In [1]:
# Lets start with some common imports 

import os
import pandas as pd
import numpy as np
import seaborn as sns
from pandas_profiling import ProfileReport

ImportError: cannot import name 'ProfileReport' from 'pandas_profiling' (unknown location)

In [None]:
# Read in our current working directory and list files

ls = os.listdir()
print(ls)

In [None]:
# Start by examining our educator effectiveness sheet

effectiveness = pd.read_excel('EducatorEffectivenessSnapshot.csv.xlsx')
effectiveness.head(10)

In [None]:
# There are some details and text above our data 
# Lets break these up and fix our columns

ef_header = effectiveness[:8]
cols = effectiveness.iloc[5].to_list()
effectiveness.columns = cols
effectiveness = effectiveness[8:]
effectiveness.head()

In [None]:
print(effectiveness.info())
print(effectiveness.describe())
print(f'\nThe shape is {effectiveness.shape}') 

In [None]:
# Found another row with no data and dropped it

effectiveness.isnull().sum()
effectiveness.loc[effectiveness['school_year'].isnull() == True]
effectiveness.drop([113], inplace=True)
effectiveness.isnull().sum()

In [None]:
# Taking a look at the distribution of our columns 
# The vast majority are highly efective

ef_hist = effectiveness.drop(['location', 'school_year'], axis=1)
ef_hist.plot(subplots=True, kind='hist', figsize=(12,8))

In [None]:
# Make a new df that contains just the columns we need


freqcols = effectiveness[['highly_effective', 'effective', 'minimally_effective', 
            'ineffective']]

In [None]:
effectiveness

In [None]:
# Per business rule getting rid of the values < 10
# Clip the lower bound and replace with NaN
# Add the school location back in

ef_clipped = freqcols.clip(9)

ef_clean = ef_clipped.replace(9,np.NaN)
ef_clean['location'] = effectiveness['location']

ef_clean

In [None]:
# Loading in the student scores sheet and taking a peek

scores = pd.read_excel('StudentScores.csv.xlsx')
print(scores.columns)
scores.head(2)

In [None]:
# Drop unneeded cols
scores = scores.drop(['school_year', 'ISDcode', 'ISDname', 'district_name', 'building_code', 'district_code'], axis = 1)
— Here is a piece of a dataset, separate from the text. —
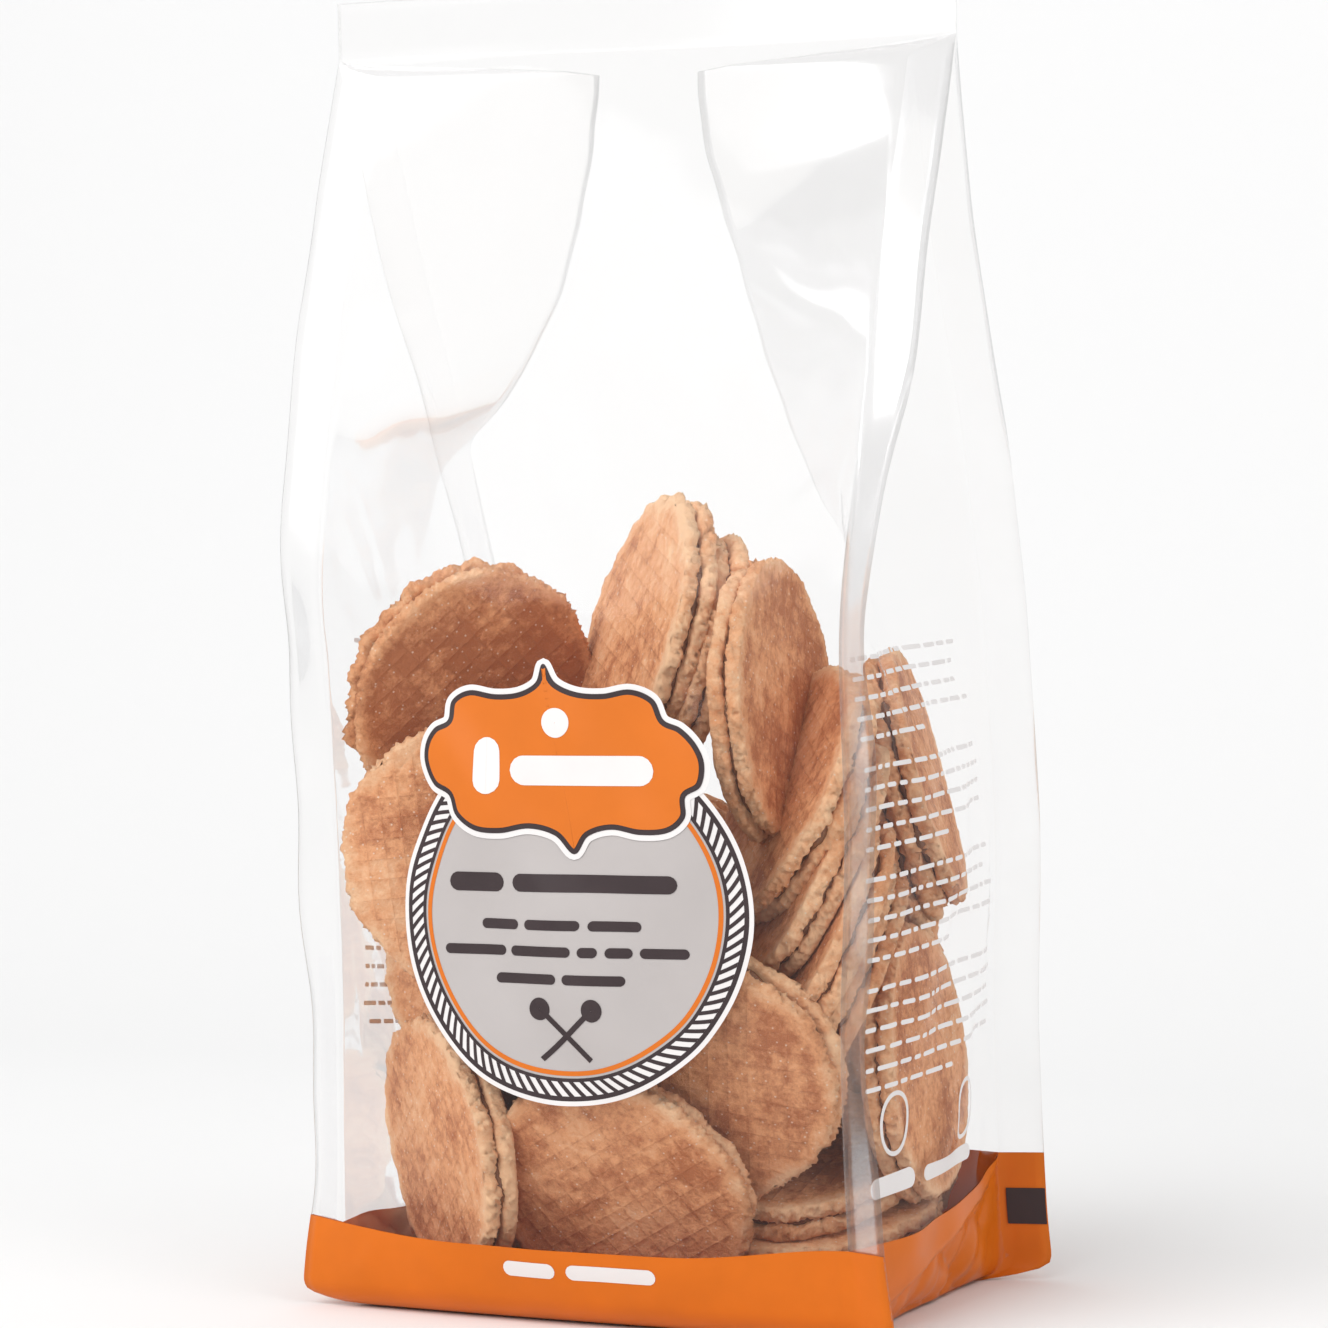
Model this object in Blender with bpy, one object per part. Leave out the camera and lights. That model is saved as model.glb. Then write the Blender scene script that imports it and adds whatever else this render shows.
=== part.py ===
"""A clear film bag of mini caramel wafers, welded shut, as one closed solid out to its outer skin.

The bag has a block bottom that stands flat, four welded strips (fins) up its corners, side panels that
fold inwards as a V (the gussets) above the contents, and a flat welded seal across the top.
+Z is up, the front faces -Y, and the origin is on the floor at the centre of the bag's outer box.
Sizes are in millimetres and are turned into metres where the mesh is made.
"""

import math

import bmesh
import bpy

MM = 0.001

# Driving dimensions
HEIGHT = 234.0  # floor to the top edge
SEAL_FOOT = 219.0  # the films start to close here
SEAL_START = 223.5  # and are welded flat from here up
FIN = 8.2  # width of a welded corner strip
WELD = 0.7  # thickness of a corner strip
BASE_ROUND = 5.0  # radius between the walls and the flat base
PANEL_STEPS = 14  # facets across the front and the back
GUSSET_STEPS = 12  # facets across each side, an even number so that the crease is a corner
ROW_PITCH = 7.0  # spacing of the rows between the base and the seal

# Each curve gives (height, value) pairs, joined smoothly. The angles are in degrees.
HALF_WIDTH = (
    (0, 47.5),
    (15, 46.4),
    (50, 45.8),
    (75, 46.6),
    (112, 47.4),
    (130, 48.4),
    (160, 49.0),
    (SEAL_FOOT, 49.0),
    (SEAL_START, 56.8),
    (HEIGHT, 56.8),
)
HALF_DEPTH = (
    (0, 37.0),
    (60, 38.0),
    (118, 37.5),
    (147, 32.0),
    (182, 20.5),
    (205, 10.0),
    (221, 2.0),
    (224, 0.85),
    (HEIGHT, 0.85),
)
FIN_WIDTH = ((0, 1.0), (3, FIN), (SEAL_FOOT, FIN), (SEAL_START, 0.4), (HEIGHT, 0.4))
BULGE_FACE = ((0, 1.0), (12, 5.0), (45, 8.0), (90, 6.5), (125, 3.5), (155, 1.0), (185, 0), (HEIGHT, 0))
BULGE_SIDE = ((0, 0.5), (12, 4.0), (45, 6.0), (85, 4.5), (120, 1.0), (145, 0), (HEIGHT, 0))
CREASE_RIGHT = ((96, 0), (118, 6), (130, 11), (147, 20), (182, 31), (SEAL_FOOT, 39), (SEAL_START, 0), (HEIGHT, 0))
CREASE_LEFT = ((118, 0), (146, 6), (162, 22), (185, 35), (SEAL_FOOT, 41), (SEAL_START, 0), (HEIGHT, 0))
LEAN = ((0, 0), (32, -0.8), (80, -1.4), (112, -3.2), (130, -4.4), (160, -5.4), (194, -6.8), (HEIGHT, -6.9))
TWIST = ((0, 0), (105, 0), (HEIGHT, 9))
SKEW = ((0, 0.06), (60, 0.05), (112, 0.04), (130, 0.03), (HEIGHT, 0))
SEAL_WAVE = ((0, 0), (150, 0), (HEIGHT, 1.6))
LUMPS = ((0, 0), (12, 0.4), (30, 1.0), (95, 1.0), (130, 0), (HEIGHT, 0))

# How far each corner strip turns outwards from the plane of the face it is welded to.
SPLAY_FRONT_RIGHT = ((0, 20), (20, 27), (60, 36), (125, 36), (165, 10), (205, 0), (HEIGHT, 0))
SPLAY_BACK_RIGHT = ((0, 10), (30, 22), (125, 22), (165, 8), (205, 0), (HEIGHT, 0))
SPLAY_BACK_LEFT = ((0, 10), (30, 20), (125, 20), (165, 8), (205, 0), (HEIGHT, 0))
SPLAY_FRONT_LEFT = ((0, -8), (30, -22), (70, -14), (125, -8), (165, -4), (205, 0), (HEIGHT, 0))

LEAN_BACK = 0.4  # how far the bag leans towards -Y for each millimetre towards -X
WAVE_PITCH = 110.0


def smooth_curve(points):
    """A function that passes through the (height, value) points without overshooting between them."""
    heights = [float(z) for z, _ in points]
    values = [float(v) for _, v in points]
    slopes = [(values[i + 1] - values[i]) / (heights[i + 1] - heights[i]) for i in range(len(points) - 1)]
    tangents = [slopes[0]]
    for before, after in zip(slopes, slopes[1:]):
        turning = before * after <= 0
        tangents.append(0.0 if turning else 2 * before * after / (before + after))
    tangents.append(slopes[-1])

    def value_at(z):
        if z <= heights[0]:
            return values[0]
        if z >= heights[-1]:
            return values[-1]
        i = max(k for k in range(len(slopes)) if heights[k] <= z)
        span = heights[i + 1] - heights[i]
        t = (z - heights[i]) / span
        rise = values[i + 1] - values[i]
        ease = t * t * (3 - 2 * t)
        bend = t * (1 - t) * (tangents[i] * (1 - t) - tangents[i + 1] * t)
        return values[i] + rise * ease + span * bend

    return value_at


half_width = smooth_curve(HALF_WIDTH)
half_depth = smooth_curve(HALF_DEPTH)
fin_width = smooth_curve(FIN_WIDTH)
bulge_face = smooth_curve(BULGE_FACE)
bulge_side = smooth_curve(BULGE_SIDE)
crease_right = smooth_curve(CREASE_RIGHT)
crease_left = smooth_curve(CREASE_LEFT)
lean = smooth_curve(LEAN)
twist = smooth_curve(TWIST)
skew = smooth_curve(SKEW)
seal_wave = smooth_curve(SEAL_WAVE)
lumps = smooth_curve(LUMPS)
splay_front_right = smooth_curve(SPLAY_FRONT_RIGHT)
splay_back_right = smooth_curve(SPLAY_BACK_RIGHT)
splay_back_left = smooth_curve(SPLAY_BACK_LEFT)
splay_front_left = smooth_curve(SPLAY_FRONT_LEFT)


def lump(along, z):
    """How far the contents push the film out, at a distance along the wall."""
    slow = 0.8 * math.sin(0.145 * along + 0.8) * math.sin(0.12 * z + 0.4)
    quick = 0.5 * math.sin(0.27 * along + 0.19 * z)
    return lumps(z) * (slow + quick)


def hump(t):
    """Rises from 0 at both ends of a panel to 1 in the middle."""
    return 1 - (2 * t - 1) ** 2


def fold(t):
    """Rises in straight lines from 0 at both ends of a gusset to 1 at its crease."""
    return 1 - abs(2 * t - 1)


def base_inset(z):
    """How far the wall is drawn in where it rounds into the base."""
    if z >= BASE_ROUND:
        return 0.0
    return BASE_ROUND - math.sqrt(BASE_ROUND**2 - (BASE_ROUND - z) ** 2)


def strip(wide, deep, z, splay, sign_x, sign_y):
    """The two outer edges of a corner strip: the one on the face's side, then the one on the gusset's."""
    angle = math.radians(splay(z))
    reach_x = wide + fin_width(z) * math.cos(angle)
    reach_y = deep + fin_width(z) * math.sin(angle)
    thick_x = -WELD * math.sin(angle)
    thick_y = -WELD * math.cos(angle)
    face_edge = (sign_x * reach_x, sign_y * reach_y)
    gusset_edge = (sign_x * (reach_x - thick_x), sign_y * (reach_y + thick_y))
    return face_edge, gusset_edge


def half_outline(z, side):
    """One face with the gusset that follows it and their strips, before the bag leans or twists.

    side is -1 for the front and the right-hand gusset, and +1 for the back and the left-hand one.
    """
    wide = half_width(z) - base_inset(z)
    deep = half_depth(z) - base_inset(z)
    if side < 0:
        crease, near, far = crease_right(z), splay_front_right, splay_back_right
    else:
        crease, near, far = crease_left(z), splay_back_left, splay_front_left
    points = []
    for i in range(PANEL_STEPS + 1):
        t = i / PANEL_STEPS
        x = wide * (2 * t - 1)
        out = deep + hump(t) * (bulge_face(z) + lump(x + 40 * side, z))
        points.append((-side * x, side * out))
    points.extend(strip(wide, deep, z, near, -side, side))
    for i in range(GUSSET_STEPS + 1):
        t = i / GUSSET_STEPS
        y = (deep - WELD) * (1 - 2 * t)
        out = wide + hump(t) * (bulge_side(z) + lump(y - 70 * side, z)) - fold(t) * crease
        points.append((-side * out, side * y))
    face_edge, gusset_edge = strip(wide, deep, z, far, -side, -side)
    points.extend((gusset_edge, face_edge))
    return points


def outline(z):
    """The bag's closed outline at height z, anticlockwise seen from above, in millimetres."""
    turn, tilt = math.radians(twist(z)), skew(z)
    placed = []
    for x, y in half_outline(z, -1) + half_outline(z, +1):
        x += tilt * y
        y += seal_wave(z) * math.sin(2 * math.pi * x / WAVE_PITCH + 0.6)
        placed.append(
            (
                x * math.cos(turn) - y * math.sin(turn) + lean(z),
                x * math.sin(turn) + y * math.cos(turn) + LEAN_BACK * lean(z),
            )
        )
    return placed


def row_heights():
    """Heights of the rows: close together round the base and at the seal, even between them."""
    base = [0.0, 0.5, 1.5, 3.0, BASE_ROUND]
    count = round((SEAL_FOOT - BASE_ROUND) / ROW_PITCH)
    wall = [BASE_ROUND + (SEAL_FOOT - BASE_ROUND) * i / count for i in range(1, count + 1)]
    return base + wall + [221.0, SEAL_START, 225.0, 229.5, HEIGHT]


def remove_everything():
    for thing in list(bpy.data.objects):
        bpy.data.objects.remove(thing)


def film_material():
    """Clear, glossy packaging film."""
    material = bpy.data.materials.new("clear_film")
    material.use_nodes = True
    shader = material.node_tree.nodes["Principled BSDF"]
    shader.inputs["Base Color"].default_value = (0.93, 0.92, 0.91, 1)
    shader.inputs["Roughness"].default_value = 0.15
    shader.inputs["Metallic"].default_value = 0.0
    shader.inputs["Alpha"].default_value = 0.35
    return material


def make_bag(collection):
    """Lofts the outlines into one closed mesh, centred on the origin and standing on the floor."""
    heights = row_heights()
    rows = [outline(z) for z in heights]
    xs = [x for row in rows for x, _ in row]
    ys = [y for row in rows for _, y in row]
    centre_x = (min(xs) + max(xs)) / 2
    centre_y = (min(ys) + max(ys)) / 2

    build = bmesh.new()
    rings = [
        [build.verts.new(((x - centre_x) * MM, (y - centre_y) * MM, z * MM)) for x, y in row]
        for z, row in zip(heights, rows)
    ]
    for lower, upper in zip(rings, rings[1:]):
        for i in range(len(lower)):
            j = (i + 1) % len(lower)
            build.faces.new((lower[i], lower[j], upper[j], upper[i]))
    build.faces.new(list(reversed(rings[0])))
    build.faces.new(rings[-1])
    mesh = bpy.data.meshes.new("bag")
    build.to_mesh(mesh)
    build.free()
    mesh.shade_smooth()
    mesh.set_sharp_from_angle(angle=math.radians(35))
    mesh.materials.append(film_material())

    bag = bpy.data.objects.new("bag", mesh)
    collection.objects.link(bag)
    return bag


def main():
    remove_everything()
    collection = bpy.data.collections.new("bag_of_mini_wafers")
    bpy.context.scene.collection.children.link(collection)
    make_bag(collection)


main()
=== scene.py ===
"""Looks of the film bag of mini caramel wafers: clear film, its print, and the loose wafers inside.

Sizes here are in millimetres and are turned into metres where a mesh is made.
"""

import math

import bpy
import numpy as np
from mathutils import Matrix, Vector


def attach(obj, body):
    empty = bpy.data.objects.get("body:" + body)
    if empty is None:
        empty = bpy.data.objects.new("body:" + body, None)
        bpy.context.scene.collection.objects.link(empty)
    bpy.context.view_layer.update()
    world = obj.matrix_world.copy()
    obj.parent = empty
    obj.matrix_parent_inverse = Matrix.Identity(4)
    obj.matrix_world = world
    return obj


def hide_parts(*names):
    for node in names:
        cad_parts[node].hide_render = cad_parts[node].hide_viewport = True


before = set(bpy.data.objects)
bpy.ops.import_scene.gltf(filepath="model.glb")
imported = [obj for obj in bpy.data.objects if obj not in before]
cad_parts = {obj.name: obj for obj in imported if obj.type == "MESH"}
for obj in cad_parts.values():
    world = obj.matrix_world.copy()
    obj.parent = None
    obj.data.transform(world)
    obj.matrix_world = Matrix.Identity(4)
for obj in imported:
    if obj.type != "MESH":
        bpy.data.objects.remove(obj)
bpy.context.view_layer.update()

MM = 0.001
TAU = 2 * math.pi

# ---------------------------------------------------------------- the bag's shape, as in the CAD solid
HEIGHT = 234.0
SEAL_FOOT = 219.0
SEAL_START = 223.5
FIN = 8.2
WELD = 0.35
BASE_ROUND = 5.0
CENTRE_X = -3.849
CENTRE_Y = -0.610
LEAN_BACK = 0.4
WAVE_PITCH = 110.0


def curve(*points):
    """A function through (height, value) points, without overshoot, that takes a number or an array."""
    heights = np.array([p[0] for p in points], float)
    values = np.array([p[1] for p in points], float)
    slopes = np.diff(values) / np.diff(heights)
    before, after = slopes[:-1], slopes[1:]
    total = np.where(before + after == 0, 1.0, before + after)
    middle = np.where(before * after > 0, 2 * before * after / total, 0.0)
    tangents = np.concatenate([slopes[:1], middle, slopes[-1:]])

    def value_at(z):
        z = np.clip(np.asarray(z, float), heights[0], heights[-1])
        i = np.clip(np.searchsorted(heights, z, side="right") - 1, 0, len(slopes) - 1)
        span = heights[i + 1] - heights[i]
        t = (z - heights[i]) / span
        ease = t * t * (3 - 2 * t)
        bend = t * (1 - t) * (tangents[i] * (1 - t) - tangents[i + 1] * t)
        return values[i] + (values[i + 1] - values[i]) * ease + span * bend

    return value_at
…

# Break up the agg data and the student scores to another df
all_buildings = scores.loc[scores['building_name'] == 'All Buildings']
clean_scores = scores.iloc[len(all_buildings):]

# Fixing location column name so we can merge our frames
clean_scores = clean_scores.rename(columns = {'building_name': 'location'})

# Making the full df from both sheets - mergin on location column
mdf = pd.merge(ef_clean, clean_scores, on='location')

# Some row data that is not numerical 
# Replace less than string in columns with NaN
mdf = mdf.replace('< 10', np.NaN)

### Populate a table showing the top ten schools in math proficiency along with their proficiency rates (percent of students scoring at proficient or higher). 


In [None]:
# Creatign a new df for all math related data 

math = mdf.loc[(mdf['subject_name'] == 'Mathematics') & (mdf['subgroup'] == 'All Students')]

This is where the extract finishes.